Small town’s finest.

Mississippi. Illustrated.

An older couple walked into the bookstore, and I asked nicely if I could help them. He said that he’d ordered a book, it had come in, he wanted to pick it up. I found the book and handed it to him while punching in the numbers. As I reached for a bag, he flipped the book over to read the back.

I noticed the title…”SomethingIdon’tremember End Time Delusion”….about the time that he piped up and said toward his wife, “They got it wrong too, Mama. I thought for sure he had it right.”

He went on like this for a bit, then turned toward me.

Oh please, not me. Not me. I do not want to have the THE END IS NEAR conversation with this man.

“Do you know what I’m talking about?”

Um, of course not. You’re talking? I’m sorry, I didn’t hear you 2 feet from my face.

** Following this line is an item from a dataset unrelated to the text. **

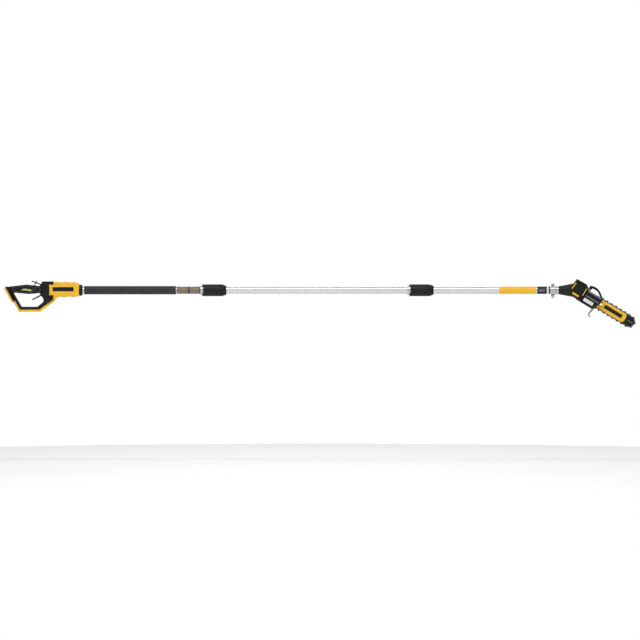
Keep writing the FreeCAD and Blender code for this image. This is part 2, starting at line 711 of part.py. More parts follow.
def prism(points, start, length, frame=None):
    """A flat outline in the side view, given depth along +Y."""
    spots = [FreeCAD.Vector(a, start, b) for a, b in points]
    face = Part.Face(Part.makePolygon(spots + spots[:1]))
    solid = face.extrude(FreeCAD.Vector(0, length, 0))
    if frame is not None:
        solid = solid.transformed(frame.toMatrix())
    return solid


handle_frame = FreeCAD.Placement(BODY, FreeCAD.Rotation())
INLAY = ((-285, 0), (-270, 8), (-236, 3), (-231, -2), (-236, -4.5), (-262, -1.5))
inlay_depth = 0.8
half = size("shell_half")
compound("grip_inlays", [
    prism(INLAY, half, inlay_depth, handle_frame), prism(INLAY, -half - inlay_depth, inlay_depth, handle_frame),
])
CONTACT = ((-345.2, -19.4), (-346.6, -20.2), (-341, -30.6), (-339.6, -29.8))
compound("battery_contacts", [prism(CONTACT, y, 0.8, handle_frame) for y in (-9.0, -4.0, 3.2, 8.2)])

# ---------------------------------------------------------------- neck and hanger

AT_NECK = (NECK_X, "0", "0")
ring_of_revolution("yellow_band", tube_profile("-292", "-110", GRIP_IN, "pole_radius + 0.6"), AT_NECK)
ring_of_revolution("black_band", tube_profile("-105", "-41", GRIP_IN, "pole_radius + 0.6"), AT_NECK)
ring_of_revolution("neck_casting", [
    ("-16.6", GRIP_IN), ("-0.3", GRIP_IN), ("-0.3", "neck_radius + 0.4"), ("-9", "neck_radius + 0.9"),
    ("-15", "neck_radius + 1.4"), ("-16.6", "neck_radius"),
], AT_NECK)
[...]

I shook my head, then politely handed him his change and prayed to Dear God in Heaven above that he would shut up and move on.

“See here where it says, ‘Will there be a Rapture? Will there be seven years of tribulation?’ THAT’S all from nowhere. Some Pentecostal WOMAN preacher made that up in 1817. I Thessalonians tells us what the REAL church believed, and this is all wrong.”

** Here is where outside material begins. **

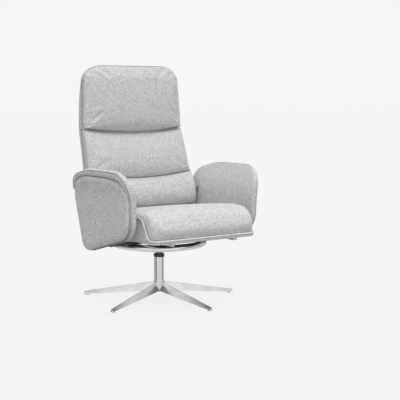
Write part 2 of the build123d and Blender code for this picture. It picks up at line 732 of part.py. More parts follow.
rim_outer = arm_inner + arm_rim_reach
flare_top = arm_inner + arm_flare
pad_outer = arm_inner + arm_pad_thickness
pad_edge = Polyline((arm_inner, arm_flare_start), (arm_inner, arm_pad_bottom), (pad_outer, arm_pad_bottom),
                    (pad_outer, core_top))
rim_edge = arm_top - arm_rim_edge
underside_middle = (core_top + arm_rim_underside) / 2
pad_edge += ThreePointArc((pad_outer, core_top), (pad_outer + arm_rim_sweep, underside_middle),
                          (rim_outer, arm_rim_underside))
pad_edge += Line((rim_outer, arm_rim_underside), (rim_outer, rim_edge))
pad_edge += ThreePointArc((rim_outer, rim_edge), (rim_outer - arm_rim_sweep, arm_top - 3),
                          (flare_top, rim_edge))
pad_edge += ThreePointArc((flare_top, rim_edge),
                          (arm_inner + arm_flare / 4, arm_flare_start + arm_flare_middle),
                          (arm_inner, arm_flare_start))
pad_profile = Plane.XZ * make_face(pad_edge)
pad_plan = make_face(Polyline((0, arm_front), (rim_outer, arm_front), (rim_outer, arm_rear), (0, arm_rear),
                              close=True))
pad_plan = fillet(pad_plan.vertices().group_by(Axis.X)[-1], arm_plan_round)
arm_pad = extrude(pad_profile, far / 2, both=True) & side_slab(arm_outline(0), 0, far)
arm_pad = arm_pad & extrude(pad_plan, far)

core = side_slab(arm_outline(core_inset), core_inner, core_outer)
core = core & block(0, far, -far, far, arm_bottom, core_top)
arm_pad -= core
arm_pad -= cross_rod(spacer_radius + soft_gap, 0, core_inner, pivot_place, pivot_height)
core -= cross_rod(pivot_bolt_radius, 0, far, pivot_place, pivot_height)
for place in bar_places:
    core -= cross_rod(arm_bolt_radius + bolt_hole_gap, 0, far, place, arm_bolt_height)
    core -= cross_rod(bolt_head_radius, core_outer - bolt_head_height, far, place, arm_bolt_height)

panel_front = arm_front + panel_setback
panel_rear = arm_rear - panel_rear_setback
panel_corners = ((panel_front, panel_top), (panel_rear, panel_top), (arm_rear_foot, arm_bottom),
                 (panel_front, arm_front_bottom))
panel_rounds = (panel_front_top_round, panel_rear_top_round, arm_rear_foot_round, arm_front_foot_round)


def panel_section(inset, bulge):
    face = make_face(FilletPolyline(*panel_corners, radius=panel_rounds, close=True))
    return Pos(pad_outer + soft_gap + bulge, 0, 0) * (Plane.YZ * offset(face, -inset))


arm_panel = loft([panel_section(inset, share * panel_bulge) for inset, share in panel_steps]) - arm_pad

for name, piece in (("arm_pad", arm_pad), ("arm_core", core), ("arm_panel", arm_panel)):
    write(f"{name}_left", piece, deck)
    write(f"{name}_right", mirror(piece, Plane.YZ), deck)
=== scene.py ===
import math

import bmesh
import bpy
import numpy as np
from mathutils import Matrix, Vector


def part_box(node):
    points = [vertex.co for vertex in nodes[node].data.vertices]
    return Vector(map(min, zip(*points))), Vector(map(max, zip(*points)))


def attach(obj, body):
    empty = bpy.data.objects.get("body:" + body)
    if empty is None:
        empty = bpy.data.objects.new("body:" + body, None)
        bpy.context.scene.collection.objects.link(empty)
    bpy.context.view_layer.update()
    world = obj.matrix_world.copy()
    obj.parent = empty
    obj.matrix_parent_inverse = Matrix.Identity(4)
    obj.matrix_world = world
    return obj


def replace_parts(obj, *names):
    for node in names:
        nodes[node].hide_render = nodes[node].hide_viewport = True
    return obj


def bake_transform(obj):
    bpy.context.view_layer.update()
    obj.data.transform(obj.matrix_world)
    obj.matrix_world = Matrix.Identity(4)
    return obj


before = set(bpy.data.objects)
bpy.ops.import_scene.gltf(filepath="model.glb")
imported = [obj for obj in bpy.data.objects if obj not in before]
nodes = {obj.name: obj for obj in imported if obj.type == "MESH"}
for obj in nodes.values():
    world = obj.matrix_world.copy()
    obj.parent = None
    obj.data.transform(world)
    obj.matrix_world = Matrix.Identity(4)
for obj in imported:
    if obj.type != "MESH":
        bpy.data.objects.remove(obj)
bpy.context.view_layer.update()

# ---- Viewpoint, floor and light --------------------------------------------------------------------
# The chair stands alone on a plain pale studio floor and is seen from its front right, a little above
# seat height. Broad overhead light, with tall soft boxes that only the polished metal mirrors.
swivel_y = 0.030
camera_turn, camera_reach, camera_height = math.radians(33), 4.571, 0.951
view_from = Vector((-camera_reach * math.sin(camera_turn), swivel_y - camera_reach * math.cos(camera_turn),
                    camera_height))
view_along = Vector((0.5755, 0.8107, -0.1071)).normalized()
view_right = view_along.cross(Vector((0, 0, 1))).normalized()
view_up = view_right.cross(view_along)


def in_scene(name, data):
    thing = bpy.data.objects.new(name, data)
    bpy.context.scene.collection.objects.link(thing)
    return thing


lens = bpy.data.cameras.new("photo_camera")
lens.lens = 90
lens.sensor_width = 36
lens.clip_end = 60
photo_camera = in_scene("photo_camera", lens)
turned = Matrix((view_right, view_up, -view_along)).transposed().to_4x4()
turned.translation = view_from
photo_camera.matrix_world = turned
bpy.context.scene.camera = photo_camera
bpy.context.scene.view_settings.view_transform = "Standard"


def feed(tree, node, inputs):
    """Give each named or numbered input of a node its value or its link."""
    for socket, value in dict(inputs).items():
        if isinstance(value, bpy.types.NodeSocket):
            tree.links.new(value, node.inputs[socket])
        else:
            node.inputs[socket].default_value = value


def new_node(tree, kind, inputs=(), **settings):
    node = tree.nodes.new("ShaderNode" + kind)
    for setting, value in settings.items():
        setattr(node, setting, value)
    feed(tree, node, inputs)
    return node


def maths(tree, operation, *values):
    return new_node(tree, "Math", enumerate(values), operation=operation).outputs[0]


def ranged(tree, value, low, high, to_low=0.0, to_high=1.0, **settings):
    """A value moved from one range to another, and held at the ends."""
    inputs = {"Value": value, "From Min": low, "From Max": high, "To Min": to_low, "To Max": to_high}
    return new_node(tree, "MapRange", inputs, **settings).outputs[0]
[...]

Well, dearie me and bless my soul. Did you say a WOMAN preacher? How could anyone have taken that seriously? She must’ve been hard to hear, preaching while she wiped behinds and beat rugs and churned butter. And why were they listening anyway, when JESUS’ BEST FRIEND HIMSELF wasn’t born until THIS century and HERE HE IS IN MY BOOKSTORE. I must be doing something right.

Before he left, I fought the urge to ask him for St. Peter’s phone number. No, really, I did. I controlled myself. But BOY, it was hard.

0 thoughts on “Small town’s finest.

  1. I can’t believe you didn’t call me – I could have hit the costume room at CTA and rushed right down to spoke the said Best Friend of Jesus! Woman Preacher – whatever!!